╔══

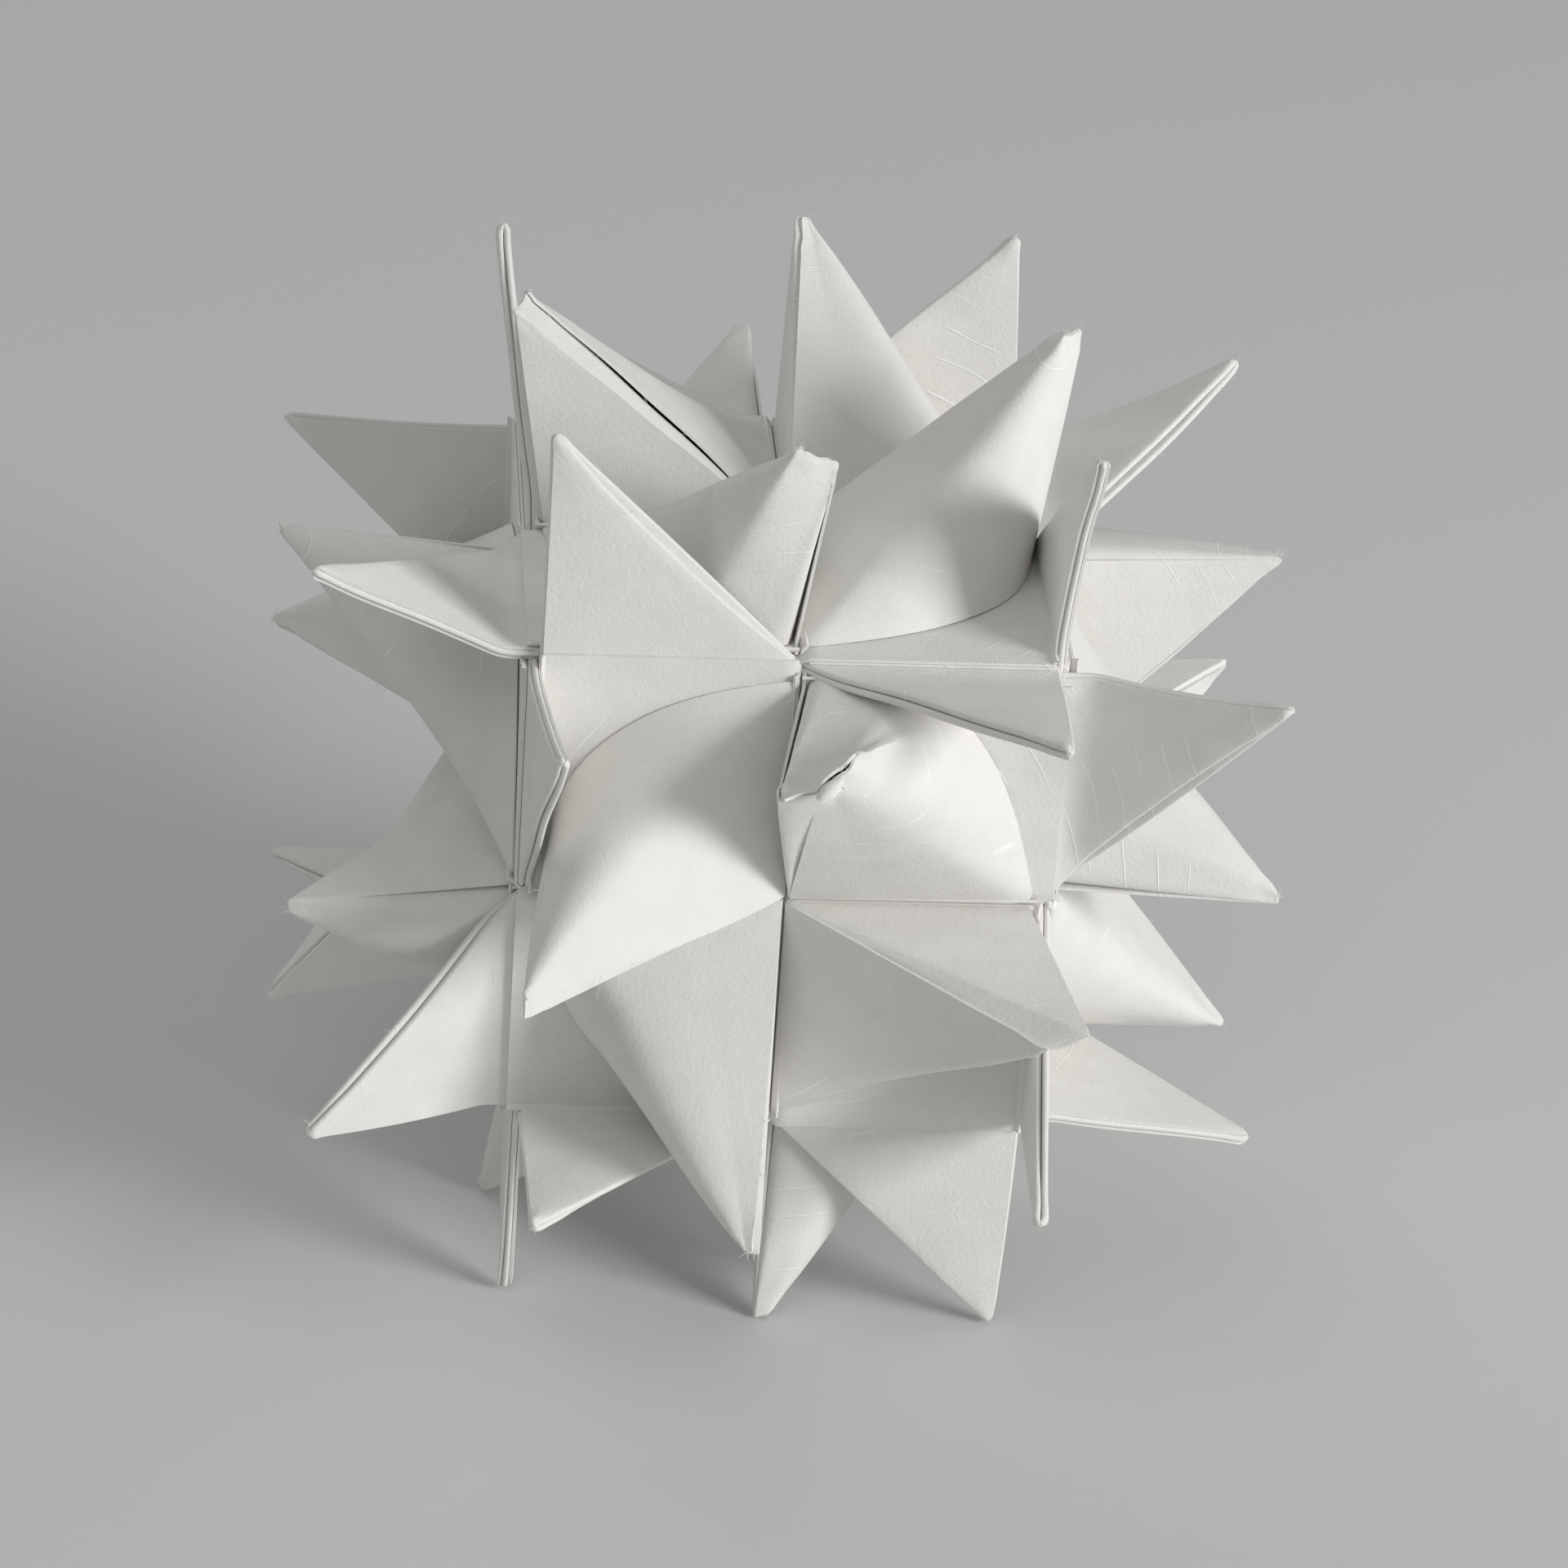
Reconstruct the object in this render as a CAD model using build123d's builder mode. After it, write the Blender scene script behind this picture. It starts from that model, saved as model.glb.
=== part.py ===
"""Woven paper star ball: twelve paper strips, each folded in half and plaited into a cube.

Every face of the cube is a two by two plait. Where a strip leaves a face it is folded
into a flat four-layer point, its tail goes back into the pocket under the plait, comes out on
the middle line of the face, stands up, and is curled round into a hollow cone. The end
of the strip goes into the pocket of the next square. Each strip makes two flat points and
two cones, so the ball has twenty-four of each, and it rests on eight tips.
"""

import os
from math import atan2, cos, hypot, radians, sin, tan

from build123d import *

# Driving dimensions, in millimetres
weave_pitch = 15.0
strip_gap = 0.90
paper = 0.12
layer_pitch = 0.20
clearance = 0.03
end_setback = 1.2
slope_stub = 0.16
crease = 0.17
torn_depth = 2.0

# Sizes that follow from them
strip_width = weave_pitch - strip_gap
inner_edge = strip_gap / 2
outer_edge = weave_pitch - inner_edge
ramp_low = inner_edge - paper - 2 * clearance
ramp_high = -inner_edge
rise_at = inner_edge - paper / 2 - clearance
wall_shrink = 1 - paper / (0.30 * strip_width)


def level(number):
    """Distance of the middle of a layer from the cube's centre, counted from the inside."""
    return weave_pitch + (number - 1) * layer_pitch


# Layer numbers on every face, from the inside out. A strip lies single or doubled, and
# above the bands that go under, a pocket holds the end of a cone and the tail of a point.
UNDER = 1
UNDER_TWIN = UNDER + 1
OVER_TWIN = UNDER_TWIN + 2
OVER = OVER_TWIN + 1
ABOVE = OVER + 1
TAIL_UNDER_DOUBLE = OVER_TWIN - 1
TAIL_UNDER_SINGLE = OVER - 1
POINT_LAYERS = 4
FIRST = POINT_LAYERS - 1
face_height = level(ABOVE) - paper / 2
tip_height = face_height + strip_width

# Faces that the first strip crosses: right, and outward, as seen from outside
FRONT = Plane(origin=(0, 0, 0), x_dir=(1, 0, 0), z_dir=(0, -1, 0))
BOTTOM = Plane(origin=(0, 0, 0), x_dir=(1, 0, 0), z_dir=(0, 0, -1))
BACK = Plane(origin=(0, 0, 0), x_dir=(1, 0, 0), z_dir=(0, 1, 0))

# Outline of a cone's mouth on its square, as shares of the strip's width from the face's centre
mouth_shares = [
    (0.55, 0.0),
    (0.90, 0.05),
    (0.965, 0.20),
    (0.955, 0.38),
    (0.90, 0.53),
    (0.80, 0.67),
    (0.67, 0.77),
    (0.50, 0.86),
    (0.30, 0.94),
]
hollow_centre = (0.60, 0.34)


def stroke(points, thickness):
    """Closed outline of a path of straight runs with that thickness and mitred corners."""

    def side(sign):
        out = []
        for i, (x, y) in enumerate(points):
            before = points[max(i - 1, 0)]
            after = points[min(i + 1, len(points) - 1)]
            runs = []
            for (ax, ay), (bx, by) in ((before, (x, y)), ((x, y), after)):
                length = hypot(bx - ax, by - ay)
                if length > 0:
                    runs.append(((ay - by) / length, (bx - ax) / length))
            nx = sum(run[0] for run in runs)
            ny = sum(run[1] for run in runs)
            reach = sign * thickness / 2 * len(runs) / (nx * nx + ny * ny)
            out.append((x + nx * reach, y + ny * reach))
        return out

    return side(1) + side(-1)[::-1]


def upright(face, at):
    """Plane across a face: its x runs to the face's right, its y outward, at that height up the face."""
    return Plane(origin=face.y_dir * at, x_dir=face.x_dir, z_dir=-face.y_dir)


def foot_of(number, tail_level, tilt):
    """Height at which a layer of a flat point bends out of its face, on the mitre of the bend."""
    lift = (number - tail_level + FIRST / 2) * layer_pitch
    return face_height - lift * tan(radians(tilt) / 2)


def body_path(first_tilt, second_tilt):
    """Side view of the plaited part: up the front, folded in half, down again and under the ball."""
    first = TAIL_UNDER_DOUBLE - FIRST
    second = TAIL_UNDER_SINGLE - FIRST
    return [
        (-foot_of(first, TAIL_UNDER_DOUBLE, first_tilt) - clearance, -level(first)),
        (-level(OVER), -level(first)),
        (-level(OVER), ramp_high),
        (-level(UNDER_TWIN), ramp_low),
        (-level(UNDER_TWIN), outer_edge),
        (-level(UNDER), outer_edge),
        (-level(UNDER), ramp_low),
        (-level(OVER_TWIN), ramp_high),
        (-level(OVER_TWIN), -level(UNDER)),
        (-ramp_low, -level(UNDER)),
        (-ramp_high, -level(OVER)),
        (level(second), -level(OVER)),
        (level(second), -foot_of(second, TAIL_UNDER_SINGLE, second_tilt) - clearance),
    ]


def add_plait(first_tilt, second_tilt):
    """The plaited part of the strip, two layers on the front face and one on the bottom."""
    with BuildSketch(Plane.YZ.offset(-weave_pitch / 2)) as side_view:
        with BuildLine():
            Polyline(*stroke(body_path(first_tilt, second_tilt), paper), close=True)
        make_face()
    extrude(side_view.sketch, amount=strip_width / 2, both=True)


def add_flat_point(face, tail_level, tilt, swing):
    """Flat four-layer point beyond the face's upper edge, and its tail down into the pocket.

    It is bent out of its face by a tilt in degrees, and its tip swings along the edge.
    """
    turn = radians(tilt)
    axis_level = level(tail_level - FIRST / 2)
    hinge = Plane(
        origin=face.y_dir * face_height + face.z_dir * axis_level,
        x_dir=face.x_dir,
        z_dir=face.z_dir * cos(turn) - face.y_dir * sin(turn),
    )
    tip = (-outer_edge + swing * strip_width, strip_width)
    feet = {}
    for number in range(tail_level - FIRST, tail_level + 1):
        feet[number] = face_height - foot_of(number, tail_level, tilt) - clearance
        with BuildSketch(hinge.offset(level(number) - axis_level - paper / 2)) as layer:
            with BuildLine():
                Polyline((-inner_edge, feet[number]), (-outer_edge, feet[number]), tip, close=True)
            make_face()
        extrude(layer.sketch, amount=paper)
    for number in range(tail_level - FIRST, tail_level):
        foot = feet[number]
        slanted = [(-inner_edge, foot), tip, (tip[0], tip[1] - crease), (-inner_edge - crease, foot)]
        square = [(-outer_edge, foot), tip, (tip[0] + paper, tip[1] - paper), (-outer_edge + paper, foot)]
        outline = square if number == tail_level - FIRST + 1 else slanted
        with BuildSketch(hinge.offset(level(number) - axis_level - paper / 2)) as fold:
            with BuildLine():
                Polyline(*outline, close=True)
            make_face()
        extrude(fold.sketch, amount=layer_pitch + paper)
    top = foot_of(tail_level, tail_level, tilt) + clearance
    with BuildSketch(face.offset(level(tail_level) - paper / 2)) as tail:
        with Locations((-weave_pitch / 2, (top + rise_at - paper / 2) / 2)):
            Rectangle(strip_width, top - rise_at + paper / 2)
    extrude(tail.sketch, amount=paper)


def hollow_shape(face, lean, shrink=1.0):
    """Solid cone over its mouth, with its tip near the middle of the face's left edge."""
    base = face_height - (1 - shrink) * weave_pitch / 2
    cx = -hollow_centre[0] * strip_width
    cy = hollow_centre[1] * strip_width
    back = rise_at - paper / 2
    points = [(-inner_edge - crease, outer_edge), (-inner_edge - crease, back)]
    points += [(-inner_edge - u * strip_width, back + v * strip_width) for u, v in mouth_shares]
    loop = [(cx + shrink * (x - cx), cy + shrink * (y - cy)) for x, y in points]
    right, up, out = [share * strip_width for share in lean]
    tip = (
        cx + shrink * (paper - outer_edge + right - cx),
        cy + shrink * (back + up - cy),
        base + shrink * (tip_height + out - paper - crease - face_height),
    )
    with BuildSketch(face.offset(base)) as mouth:
        with BuildLine():
            Polyline(*loop, close=True)
        make_face()
    with BuildPart(mode=Mode.PRIVATE) as cone:
        loft(sections=[mouth.sketch, Vertex(*face.from_local_coords(tip))])
    return cone.part


def add_cone(face, tail_level, end_level, lean):
    """Standing triangle, hollow cone and the strip's end in the next square's pocket.

    The lean moves the tip to the face's right, up and out, in shares of the strip's width.
    """
    with BuildSketch(upright(face, rise_at)) as riser:
        with BuildLine():
            Polyline(
                (-inner_edge, level(tail_level) - paper / 2),
                (-outer_edge, level(tail_level) - paper / 2),
                (-outer_edge, face_height + clearance),
                (-inner_edge, face_height + clearance),
                close=True,
            )
        make_face()
    extrude(riser.sketch, amount=paper / 2, both=True)
    right, up, out = [share * strip_width for share in lean]
    slope = atan2(up, strip_width + out)
    leaning = Plane(
        origin=face.y_dir * rise_at + face.z_dir * face_height,
        x_dir=face.x_dir,
        z_dir=face.z_dir * sin(slope) - face.y_dir * cos(slope),
    )
    with BuildSketch(leaning) as wall:
        with BuildLine():
            Polyline(
                (-inner_edge, -clearance),
                (-outer_edge, -clearance),
                (-outer_edge + right, hypot(up, strip_width + out)),
                (-inner_edge, 0),
                close=True,
            )
        make_face()
    extrude(wall.sketch, amount=paper / 2, both=True)
    add(hollow_shape(face, lean) - hollow_shape(face, lean, wall_shrink))
    end_path = [
        (ramp_high - slope_stub * 2.5, level(ABOVE) + slope_stub),
        (ramp_high, level(ABOVE)),
        (ramp_low, level(end_level)),
        (outer_edge - end_setback, level(end_level)),
    ]
    with BuildSketch(upright(face, weave_pitch / 2)) as end:
        with BuildLine():
            Polyline(*stroke(end_path, paper), close=True)
        make_face()
    extrude(end.sketch, amount=strip_width / 2, both=True)


def torn_off(lean):
    """What is missing from the first cone of the torn strip: its tip, along a ragged edge."""
    right, up, out = [share * strip_width for share in lean]
    tear_line = [(-0.12, 0.13), (0.05, 0.11), (0.07, 0.16), (0.14, 0.09), (0.18, 0.12), (0.32, 0.01)]
    ragged = [
        (-outer_edge + right + x * strip_width, tip_height + out - torn_depth + (0.08 - y) * strip_width)
        for x, y in tear_line
    ]
    ragged += [(ragged[-1][0], tip_height + torn_depth), (ragged[0][0], tip_height + torn_depth)]
    with BuildSketch(upright(BOTTOM, 0)) as tear:
        with BuildLine():
            Polyline(*ragged, close=True)
        make_face()
    return extrude(tear.sketch, amount=strip_width / 2, both=True, mode=Mode.PRIVATE)


def folded_strip(first_point, first_cone, second_point, second_cone, torn):
    """One whole strip, lying at the left of the front face."""
    with BuildPart() as folded:
        add_plait(first_point[0], second_point[0])
        add_flat_point(BOTTOM, TAIL_UNDER_DOUBLE, *first_point)
        add_cone(BOTTOM, TAIL_UNDER_DOUBLE, TAIL_UNDER_SINGLE - 1, first_cone)
        add_flat_point(BACK, TAIL_UNDER_SINGLE, *second_point)
        add_cone(BACK, TAIL_UNDER_SINGLE, TAIL_UNDER_DOUBLE - 1, second_cone)
        if torn:
            add(torn_off(first_cone), mode=Mode.SUBTRACT)
    return folded.part


# Each strip is named by the face on which it lies double, and the side of that face. Its
# turns carry it there from the front left. A point has a tilt out of its face in degrees
# and a swing of its tip; a cone leans to the right, up and out; both in strip widths.
diagonal = Axis((0, 0, 0), (1, 1, 1))
places = [
    ("strip_front_left", 0, None, (-4, 0.018), (-0.113, 0.043, 0), (5, 0.071), (-0.064, -0.014, -0.021)),
    ("strip_back_left", 0, Axis.X, (4, 0), (-0.128, -0.014, -0.014), (0, 0), (-0.057, -0.021, 0)),
    ("strip_front_right", 0, Axis.Y, (12, 0.053), (-0.128, 0.014, 0), (-10, 0.071), (-0.035, 0.021, -0.028)),
    ("strip_back_right", 0, Axis.Z, (9, -0.071), (-0.071, 0.021, 0), (0, 0.035), (-0.128, 0.014, 0)),
    ("strip_bottom_front", 120, None, (0, 0.177), (-0.043, 0.071, -0.071), (27, -0.16), (-0.085, -0.028, -0.05)),
    ("strip_top_back", 120, Axis.X, (12, 0.177), (-0.035, 0.045, 0), (0, 0), (-0.043, 0.021, -0.014)),
    ("strip_top_front", 120, Axis.Y, (4, -0.177), (0, -0.028, -0.064), (12, 0.156), (-0.014, -0.021, 0)),
    ("strip_bottom_back", 120, Axis.Z, (3, 0.035), (-0.028, -0.014, -0.035), (22, -0.071), (0.014, 0.035, -0.007)),
    ("strip_left_bottom", 240, None, (34, 0.142), (-0.064, 0.05, 0), (-2, 0.106), (-0.142, 0.043, -0.071)),
    ("strip_left_top", 240, Axis.X, (-7, -0.106), (-0.028, 0.021, 0), (0, 0.035), (0, 0, 0)),
    ("strip_right_top", 240, Axis.Y, (36, -0.16), (-0.043, -0.014, -0.014), (-4, -0.128), (-0.057, -0.021, 0)),
    ("strip_right_bottom", 240, Axis.Z, (0, 0), (-0.071, 0.028, 0), (8, 0.035), (-0.156, -0.035, 0)),
]

os.makedirs("parts", exist_ok=True)
for name, third_turn, half_turn, first_point, first_cone, second_point, second_cone in places:
    turned = folded_strip(first_point, first_cone, second_point, second_cone, name == "strip_right_top")
    turned = turned.rotate(diagonal, third_turn)
    if half_turn:
        turned = turned.rotate(half_turn, 180)
    with BuildPart() as strip:
        add(turned)
    strip.part.label = name
    export_step(strip.part, f"parts/{name}.step")
    print(name, len(strip.solids()), strip.part.is_valid, round(strip.part.volume, 1))
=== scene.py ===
"""Woven paper star ball, dressed as folded paper: soft creases, curled cones and blunt points.

The ball is a cube of plaited strips. Each of its twelve strips is one piece here, made
of bands, flat four-layer points and rolled cones, in millimetres, and then put in place
in metres. Every surface is a grid worked out with numpy and given the paper's thickness.
"""

from __future__ import annotations

import logging
import math
from dataclasses import dataclass, field
from enum import Enum

import bpy
import numpy as np
from mathutils import Matrix, Vector

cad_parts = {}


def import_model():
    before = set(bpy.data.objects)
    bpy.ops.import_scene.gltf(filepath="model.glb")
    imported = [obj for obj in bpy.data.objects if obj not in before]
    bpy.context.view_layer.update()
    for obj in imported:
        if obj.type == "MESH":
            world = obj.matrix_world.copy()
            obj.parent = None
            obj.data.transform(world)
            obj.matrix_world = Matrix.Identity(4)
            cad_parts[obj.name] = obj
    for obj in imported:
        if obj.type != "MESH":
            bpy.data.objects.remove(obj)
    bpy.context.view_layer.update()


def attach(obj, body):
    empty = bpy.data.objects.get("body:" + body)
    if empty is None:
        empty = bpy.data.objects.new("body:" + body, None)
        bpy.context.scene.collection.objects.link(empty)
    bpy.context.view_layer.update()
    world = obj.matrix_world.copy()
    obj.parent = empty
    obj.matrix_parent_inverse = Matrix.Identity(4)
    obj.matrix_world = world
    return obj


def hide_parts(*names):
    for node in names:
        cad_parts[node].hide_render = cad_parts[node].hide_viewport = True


log = logging.getLogger("star_ball")

# Everything is worked out in millimetres and scaled to metres at the end
MM = 0.001

# Sizes in millimetres. The pitch and the distance between layers are the solid model's;
# the paper's thickness and the gap beside a strip are what the photograph shows.
PITCH = 15.0
LAYER = 0.20
PAPER = 0.17
HALF_GAP = 0.09
WIDTH = PITCH - 2 * HALF_GAP
EDGE = PITCH - HALF_GAP
# How far points and cones reach beyond their face
REACH = 13.98
# Number of the layer that ends at a face's surface
TOP_LAYER = 6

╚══

**EXERCISE DETAILS:**
Quote exactly the first line of the data and every line after it through the one holding "torn_depth = 2.0".

**COMPLETE ANSWER:**
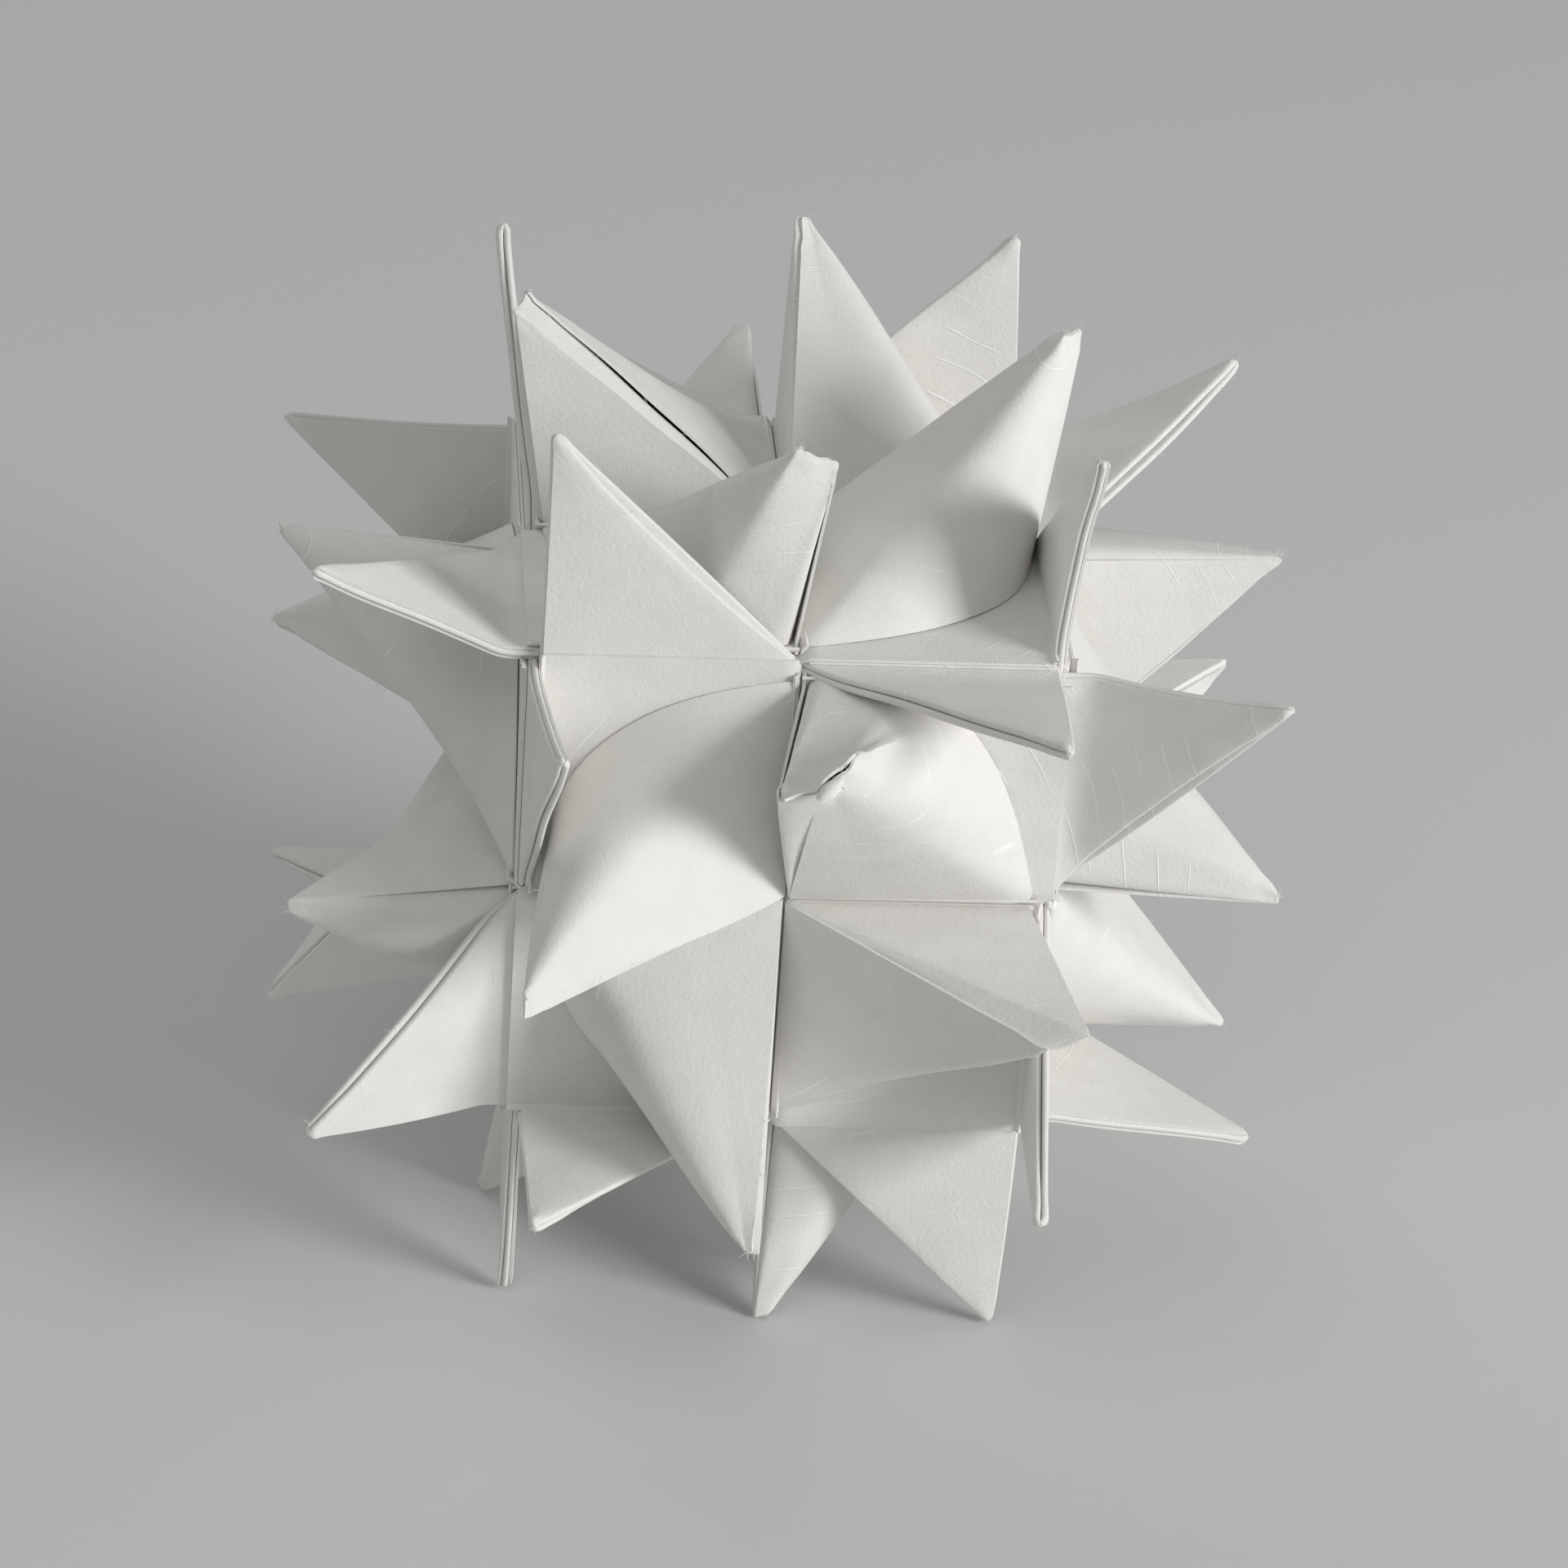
Reconstruct the object in this render as a CAD model using build123d's builder mode. After it, write the Blender scene script behind this picture. It starts from that model, saved as model.glb.
=== part.py ===
"""Woven paper star ball: twelve paper strips, each folded in half and plaited into a cube.

Every face of the cube is a two by two plait. Where a strip leaves a face it is folded
into a flat four-layer point, its tail goes back into the pocket under the plait, comes out on
the middle line of the face, stands up, and is curled round into a hollow cone. The end
of the strip goes into the pocket of the next square. Each strip makes two flat points and
two cones, so the ball has twenty-four of each, and it rests on eight tips.
"""

import os
from math import atan2, cos, hypot, radians, sin, tan

from build123d import *

# Driving dimensions, in millimetres
weave_pitch = 15.0
strip_gap = 0.90
paper = 0.12
layer_pitch = 0.20
clearance = 0.03
end_setback = 1.2
slope_stub = 0.16
crease = 0.17
torn_depth = 2.0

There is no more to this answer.